Durante mi primer viaje no llegué a la costa Este, de lo contrario me habría percatado tal vez de las señales de decadencia de las que habla Norman Lewis en Las voces del viejo mar. Su España tiene ocho años más que la mía y es como la prehistoria de la mía, aunque ésta también se encuentre ya muy lejos. Esas dos Españas parecen ahora perdidas en una común prehistoria, inalcanzables, para siempre desaparecidas a la vuelta de la esquina del tiempo: una forma de ficción. Puede que éste sea el motivo por el que me ha impresionado tanto su libro; el sabor amargo de lo para siempre pasado, combinado con la hilaridad de lo inconcebible, como si Norman Lewis hubiera vivido por unos instantes, aunque muy intensamente, en la última Edad Media europea. Escribió su libro cuarenta años más tarde con ayuda de sus notas, y no tengo razón para no creerle. Norman Lewis, un escritor inglés que en aquella época rondaba los cuarenta, que había vivido el fin de la guerra en el sur de Italia y que se instaló en un pueblo catalán, olvidado y aislado, donde los pescadores viven como cientos de años atrás, y donde él se hace pescador entre los pescadores, participa en costumbres que parecen proceder de The Golden Bough (La rama dorada), de Frazer, y depende de los caprichos y las leyes secretas del mar, de los lenguados, sardinas y atunes que llegan o no llegan. No puede poner un pie en la iglesia porque eso no es propio de hombres, se inicia poco a poco en los secretos de los amantes de los gatos en eterna lucha contra los amantes de los perros del pueblo vecino, gentes del mar contra gentes del interior, pescadores contra granjeros, un cantar de gesta apasionante y cruel, que no acaba hasta que ambos partidos son destruidos por un tercero: el del progreso, el turismo y la vulgaridad que ello acarrea.
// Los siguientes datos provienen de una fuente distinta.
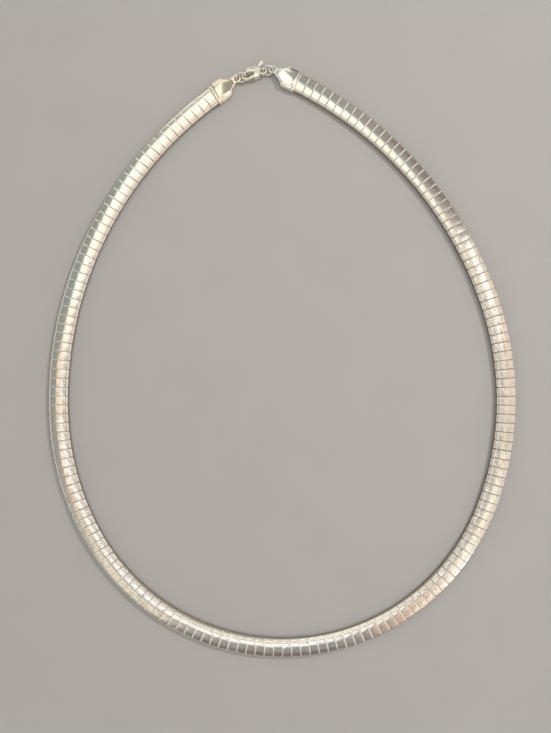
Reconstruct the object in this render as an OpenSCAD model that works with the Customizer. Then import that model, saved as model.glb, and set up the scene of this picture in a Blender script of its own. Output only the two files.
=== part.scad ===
// Omega chain necklace lying on its flat side, dome up.
// Domed plates are folded over a flat mesh band. Stamped caps close the band's ends, and two
// jump rings and a lobster claw join the caps. Millimetres, +Z up, the front of the loop at -Y.

/* [Plates] */
// Number of plates between the two cap mouths
plate_count = 167; // [160:1:170]
// Width of a plate across the chain
plate_w = 5.7; // [5:0.1:6.2]
// Height of a plate at its crown
plate_h = 1.8; // [1.6:0.1:2.1]
// Length of a plate along the chain
plate_len = 2.34; // [2:0.02:2.36]
// Thickness of the plate's sheet
sheet = 0.3; // [0.2:0.02:0.36]
// Length of the tab folded under each side of a plate
tab_len = 1.5; // [1:0.1:1.9]
// Radius of the plate's crown
crown_r = 9; // [8:0.5:14]
// Radius of the plate's shoulders
shoulder_r = 0.7; // [0.5:0.05:0.75]

/* [Mesh band] */
// Width of the mesh band
core_w = 4.7; // [3.6:0.1:4.8]
// Thickness of the mesh band
core_t = 0.7; // [0.5:0.05:0.75]

/* [Caps] */
// Length of a cap from its mouth to the centre of its eye
cap_reach = 8.2; // [7.8:0.1:8.6]
// Width of a cap
cap_w = 6.5; // [6.2:0.1:6.8]
// Height of a cap at its crown
cap_h = 2.2; // [2.1:0.05:2.5]
// Length of the cap's full width before it narrows
cap_straight = 4.1; // [3.6:0.1:4.4]
// Radius of the hole in the cap's eye
eye_hole_r = 0.75; // [0.72:0.01:0.8]

/* [Rings] */
// Outer diameter of a jump ring
ring_d = 3.3; // [3.2:0.05:3.4]
// Diameter of the ring's wire
ring_wire = 0.58; // [0.5:0.02:0.62]
// Roll of both rings about the line of the clasp
ring_roll = 54; // [50:1:58]

/* [Clasp] */
// Thickness of the claw at its fullest point
claw_t = 2; // [1.8:0.1:2.2]
// Roll of the claw about its own length, spine down
claw_roll = -14; // [-16:1:-10]
// Diameter of the wire-round hook
hook_d = 0.92; // [0.8:0.02:1]
// Thickness of the lever
lever_t = 0.7; // [0.6:0.05:0.75]
// Diameter of the pin
pin_d = 0.8; // [0.7:0.05:0.9]
// Opening angle of the lever, 0 is closed
lever_open = 0; // [0:1:16]

/* [Hidden] */
$fn = 48;

// The loop's centre line runs clockwise from the mouth of the right cap to that of the left.
// Columns: turn in degrees, radius in mm
ROUTE = [
    [ 45.5, 110.0],
    [ 39.0,  86.5],
    [131.0,  62.5],
    [ 26.0,  78.5],
    [ 56.0, 108.0]
];
route_start = [4.47, 79.31];
route_heading = -26.5;

function arc_len(row) = row[0] * PI / 180 * row[1];
function dir(a) = [cos(a), sin(a)];
function across(a) = [-sin(a), cos(a)];
// The arcs laid end to end. Columns: centre, radius, heading at its start, turn, distance at its start
function arcs_from(i, p, h, s) =
    i == len(ROUTE) ? [] :
    let (r = ROUTE[i][1], turn = ROUTE[i][0], c = p - r * across(h), h2 = h - turn)
    concat([[c, r, h, turn, s]], arcs_from(i + 1, c + r * across(h2), h2, s + arc_len(ROUTE[i])));
ARCS = arcs_from(0, route_start, route_heading, 0);
last_arc = ARCS[len(ARCS) - 1];
route_len = last_arc[4] + arc_len(ROUTE[len(ROUTE) - 1]);
end_heading = last_arc[2] - last_arc[3];
route_end = last_arc[0] + last_arc[1] * across(end_heading);

// Place and heading at a distance along the route
function arc_at(s, i = 0) = i == len(ARCS) - 1 || s < ARCS[i + 1][4] ? ARCS[i] : arc_at(s, i + 1);
function heading_at(s) = let (a = arc_at(s)) a[2] - (s - a[4]) / a[1] * 180 / PI;
function point_at(s) = let (a = arc_at(s)) a[0] + a[1] * across(heading_at(s));

pitch = route_len / plate_count;
right_count = floor(plate_count / 2);
clear = 0.12;
lower_r = 0.4;
core_z = sheet + clear;
core_in_cap = 4.4;
fine_fn = 96;

// The clasp lies on the straight line between the centres of the caps' eyes.
eye_right = route_start - cap_reach * dir(route_heading);
eye_left = route_end + cap_reach * dir(end_heading);
clasp_span = norm(eye_right - eye_left);
clasp_dir = (eye_right - eye_left) / clasp_span;
clasp_angle = atan2(clasp_dir[1], clasp_dir[0]);
ring_r = (ring_d - ring_wire) / 2;
ring_z = ring_r * sin(ring_roll) + ring_wire / 2;
eye_t = 0.6;
eye_rim = 0.45;
neck_gap = 0.1;
neck_inset = 0.15;
waist_r = 5;
fall_r = 22;
swing_room = 0.15;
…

No existe un poema épico sin

héroes, y menos aún sin heroínas. El alcalde, la abuela, el terrateniente, el cura, la prostituta de pueblo a la que no debe llamarse así, el pastor de cabras, el curandero que alivia todos los males y sabe cuándo llegan los atunes, los pescadores con sus conjuros: representaciones de la vida, pero una vida que vista desde ahora posee, debido a su brutal inverosimilitud, todos los aspectos de una magnífica fábula, como si no pudiera ser verdad que la gente ha vivido de esta manera alguna vez, y no hace mucho, en un lugar barrido por otra época, un lugar que se ha tornado invisible, donde la miseria ha sido exterminada junto con la superstición y la poesía.
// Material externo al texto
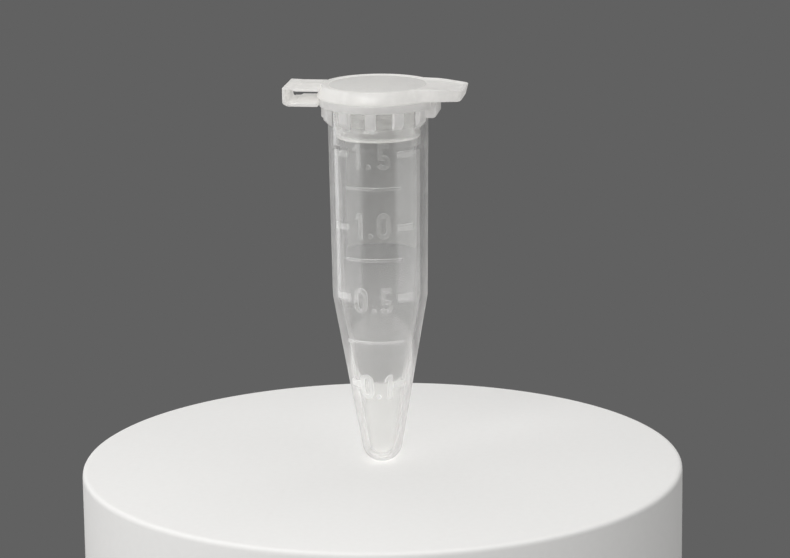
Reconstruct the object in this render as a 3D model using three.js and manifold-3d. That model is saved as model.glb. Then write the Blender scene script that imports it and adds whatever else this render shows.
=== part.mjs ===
// Microcentrifuge tube, 1.5 mL, with its snap cap closed.
// Millimetres. +Z runs up the axis and the origin is the tip. The cap's thumb tab points along +X,
// the hinge along -X, the graduations face -Y and the frosted writing panel faces +Y.
// The real tube is one moulding. Here its portions are separate solids that meet with a small clearance.
import * as THREE from 'three';
import { mergeVertices } from 'three/addons/utils/BufferGeometryUtils.js';
import Module from 'manifold-3d';

const wasm = await Module();
wasm.setup();

// Whole tube
const facets = 60;
const clearance = 0.02;
const wall = 0.8;

// Cone and barrel
const tipRadius = 2.24;
const coneHalfAngle = THREE.MathUtils.degToRad(9.85);
const coneTopZ = 18.9;
const barrelTopRadius = 5.4;
const barrelStraightZ = 37;
const boreStepZ = 35.4;
const boreStepHeight = 0.5;
const boreTaper = 0.1;
const mouthRadius = 4.62;

// Collar with its ribs and lug
const collarBottomZ = 39.9;
const collarTopZ = 40.8;
const collarRadius = 6.35;
const collarEdge = 0.12;
const ribCount = 12;
const ribWidth = 1.08;
const ribRadius = 6.12;
const ribBottomZ = 37.9;
const ribShoulderZ = 38.7;
const lugRadius = 6.62;
const lugWidth = 4;
const lugBottomZ = 38.8;
const lugChamfer = 0.35;

// Lid
const lidTopZ = 42.2;
const lidRadius = 6.5;
const lidTopRadius = 6;
const lidSkirt = 0.25;
const lidEdge = 0.07; // small bevel on its edges
const recessRadius = 5.5;
const recessDepth = 0.1;
const panelRadius = 5.3;
const panelThickness = 0.05;

// Thumb tab
const tabReach = 9.6;
const tabRootX = 4.4;
const tabRootHalfWidth = 4.9;
const tabFlankX = 7;
const tabFlankHalfWidth = 3.6;
const tabTipHalfWidth = 2.55;
const tabCorner = 0.95;
const tabRootThickness = 1.32;
const tabTipThickness = 1.15;
const tabDroop = 0.25;

// Hollow plug under the lid
const plugInnerRadius = 4;
const plugRootRadius = 4.53;
const plugRootBottomZ = 39.45;
const lipRadius = 4.58;
const lipBottomZ = 36.5;
const lipEdge = 0.2;
const lipBandHeight = 1;
const lipTaperTop = 1.4;

// Folded hinge strap
const strapThickness = 0.3;
const strapHalfWidth = 3;
const strapEndX = -9.95;
const lowerCreaseZ = 40.2;
const upperCreaseZ = 41.85;

// Raised marks on the barrel and cone
const markHeight = 0.1;
const lineHalfWidth = 3;
const lineThickness = 0.33;
const lineHeights = { line_1_25: 31.64, line_0_75: 23.8, line_0_30: 14.45 };
const tickThickness = 0.7;
const tickStart = 29;
const tickEnd = 51;
const tickHeights = { tick_1_5: 35.3, tick_1_0: 27.3, tick_0_5: 19.6, tick_0_1: 9.55 };
const stroke = 0.48;
const digitHeight = 2.8;
const zeroWidth = 1.5;
const dotRadius = 0.28;
const flagReach = 0.36; // the one's flag, from its stem
const flagDrop = 0.5;
const flagThickness = 0.4;
const flagInnerDrop = 0.62;
const fiveHalfWidth = 0.56;
const fiveBowl = 0.78;
const fiveStemFoot = 0.26;

// Frosted writing panel
const panelHalfAngle = 60;
const panelBottomZ = 23.5;
const panelTopZ = 37.4;
const frostThickness = 0.05;

const creaseX = strapEndX + strapThickness / 2;
const lidBottomZ = collarTopZ + clearance;
const barrelBottomRadius = outerConeRadius(coneTopZ);
const innerTipRadius = tipRadius - wall;

const colours = {
  clear: { color: 0xb9bcbf, roughness: 0.25 },
  milky: { color: 0xe2e2e0, roughness: 0.4 },
  frosted: { color: 0xcfd0cf, roughness: 0.8 },
};

// Radii of the outer and inner wall at a height
function outerConeRadius(z) {
  return tipRadius / Math.cos(coneHalfAngle) + (z - tipRadius) * Math.tan(coneHalfAngle);
}

function innerConeRadius(z) {
  return innerTipRadius / Math.cos(coneHalfAngle) + (z - tipRadius) * Math.tan(coneHalfAngle);
}

// Geometry helpers
function toSolid(geometry) {
  const bare = geometry.clone();
  bare.deleteAttribute('normal');
  bare.deleteAttribute('uv');
  const merged = mergeVertices(bare, 1e-5);
  const vertProperties = new Float32Array(merged.attributes.position.array);
  const triVerts = new Uint32Array(merged.index.array);
  return new wasm.Manifold(new wasm.Mesh({ numProp: 3, vertProperties, triVerts }));
}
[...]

Aquí, un escritor se ha instalado a vivir en las páginas de su propia novela, en la que los pescadores, tras faenar, se cuentan los unos a los otros sus aventuras en versos libres -quien no se lo crea, se lo pierde-. El autor se ha autoeliminado, por así decirlo; es el ojo que narra lo que ve, y eso es arte con mayúsculas. No explica lo que piensan de él, lo sugiere. Pues uno se pregunta quién es esta persona ajena que poco a poco se integra, que tiene que vivir de la pesca como los demás, y que, sin embargo, en ese pueblo, debió de ser el forastero, un personaje principal de su propio libro, alguien del que apenas habla, y que en su retraimiento nos convierte en voyeurs, mirones invisibles entre los gatos del puerto, partido en la batalla contra los amantes de los perros en este teatro en que el resto del mundo parece no existir, como si fuera un enclave, tanto en el espacio como en el tiempo. De cuando en cuando, asoma una figura del inconcebible mundo exterior -como el capitán de la Guardia Civil-, pero, por lo general, parece como si los dos pueblos estuvieran cercados por una valla, como si sus habitantes hubieran recibido permiso para continuar sus vidas anacrónicas hasta el día en que se rompiera el hechizo. La subsiguiente desintegración de este mundo será un proceso rápido: las casas, las personas, la playa, todos participan de esta implacable metamorfosis. Quien ponga ahora un pie en el pueblo de los amantes de los gatos ya no encontrará nada que le sorprenda. El pueblo ya no existe más que en las páginas de este libro. Ha sido escrito por un gran autor con ese amor llamado nostalgia, nostalgia de un lugar y de un tiempo que ya no existen. Y por ello, este libro se vuelve, con el transcurrir de los días, cada vez más novela, una ficción en la que el alcalde y la abuela, el pastor de cabras y el almirante que no era almirante, se hacen cada día un poco más grandes, figuras míticas que a saber si existieron o no, en un país que, según ciertas leyendas, se encontraba en algún lugar de Europa, un país en que los magos revelaban a los pescadores cuándo regresarían los atunes al viejo mar para que el pueblo no pereciera de hambre.

Traducción de Isabel Clara Lorda Vidal.